Spanish businesswoman and philanthropist (born 1950)

Hortensia Herrero Chacón (born 20 May 1950) is a Spanish billionaire businesswoman, and owner of 28% of Mercadona, a Spanish supermarket chain. As of February 2021, Forbes estimates her net worth at US $2.6 billion.

==Early life==
She was born in Valencia on 20 May 1950, and has a degree in Economics from the University of Valencia.

==Career==
Since 1990, Herrero has, along with her husband, 80% of the shares of Mercadona, and is a vice-president of the company.

== Philanthropy ==
Herrero began her philanthropic and patronage work by creating the Hortensia Herrero Foundation based in Valencia. The Foundation aims to recover, develop and share the historical and cultural sensibility of the Comunitat Valenciana. Its main activities have been related to the recovery of artistic heritage and, in addition, it has launched projects related to the world of dance, ballet, music and art.
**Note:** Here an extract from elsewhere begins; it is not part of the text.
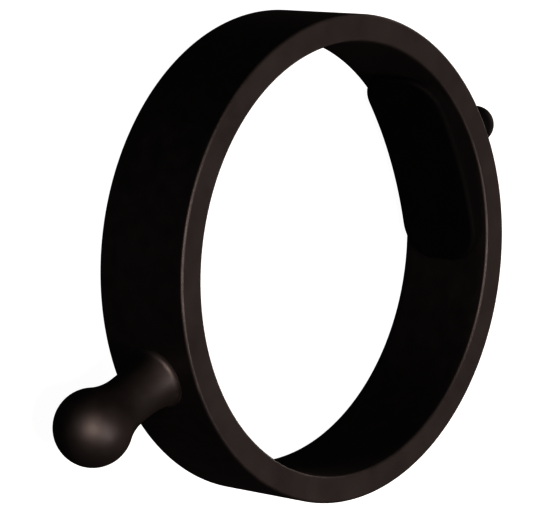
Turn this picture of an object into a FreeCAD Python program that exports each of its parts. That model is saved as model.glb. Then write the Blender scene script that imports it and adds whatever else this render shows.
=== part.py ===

Some of its main actions regarding the recovery of the artistic and cultural heritage of the Comunitat Valencia have been:
- San Nicolás Church.
- The College of High Silk Art.
- Santa Lucía Hermitage.
- Image and Niche of the Virgen de los Desamparados.
The Foundation also collaborates with different projects to support and promote culture, such as the alliance with the Faculty of Fine Arts and the master's degree in Audiovisual and Multimedia Productions, and also supports the initiative ‘Open Valencia’, promoted by the Association of Contemporary Art Gallery of Valencia, etc.

The Foundation has developed the celebration of the charity gala Valencia Danza / Somos Arte since 2014.

== Recognition ==
In 2014, Herrero was nominated "favourite daughter" by the city of Valencia. In 2022, Herrero was included in a "50 Over 50: EMEA 2022" by Forbes of 50 women aged over 50 in Europe, the Middle East and Africa.

==Personal life==
She is married to Juan Roig, who she met when they were both studying economics at the University of Valencia. They have four children and live in Valencia, Spain.